• _Work to be completed_: Print, exactly as they stand, the lines from the start of the listing to the line containing "of carton board.", inclusive.

——

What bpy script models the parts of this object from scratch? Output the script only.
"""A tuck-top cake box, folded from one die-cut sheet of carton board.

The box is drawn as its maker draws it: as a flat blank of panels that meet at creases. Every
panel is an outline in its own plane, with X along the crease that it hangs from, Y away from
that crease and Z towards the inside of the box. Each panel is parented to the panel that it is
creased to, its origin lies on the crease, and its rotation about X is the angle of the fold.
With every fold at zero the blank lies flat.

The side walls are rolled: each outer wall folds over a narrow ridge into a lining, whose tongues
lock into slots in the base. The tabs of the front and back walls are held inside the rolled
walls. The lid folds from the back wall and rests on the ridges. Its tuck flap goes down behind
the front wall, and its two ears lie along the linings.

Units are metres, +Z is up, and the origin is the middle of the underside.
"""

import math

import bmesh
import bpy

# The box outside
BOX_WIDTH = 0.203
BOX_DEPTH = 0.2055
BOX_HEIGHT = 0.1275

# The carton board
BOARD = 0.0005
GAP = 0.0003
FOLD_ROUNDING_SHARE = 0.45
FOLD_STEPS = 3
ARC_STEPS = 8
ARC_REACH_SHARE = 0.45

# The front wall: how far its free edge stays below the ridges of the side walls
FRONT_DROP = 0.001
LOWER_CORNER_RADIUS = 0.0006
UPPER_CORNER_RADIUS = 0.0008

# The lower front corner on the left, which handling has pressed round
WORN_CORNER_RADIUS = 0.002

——

• _Written answer_:
What bpy script models the parts of this object from scratch? Output the script only.
"""A tuck-top cake box, folded from one die-cut sheet of carton board.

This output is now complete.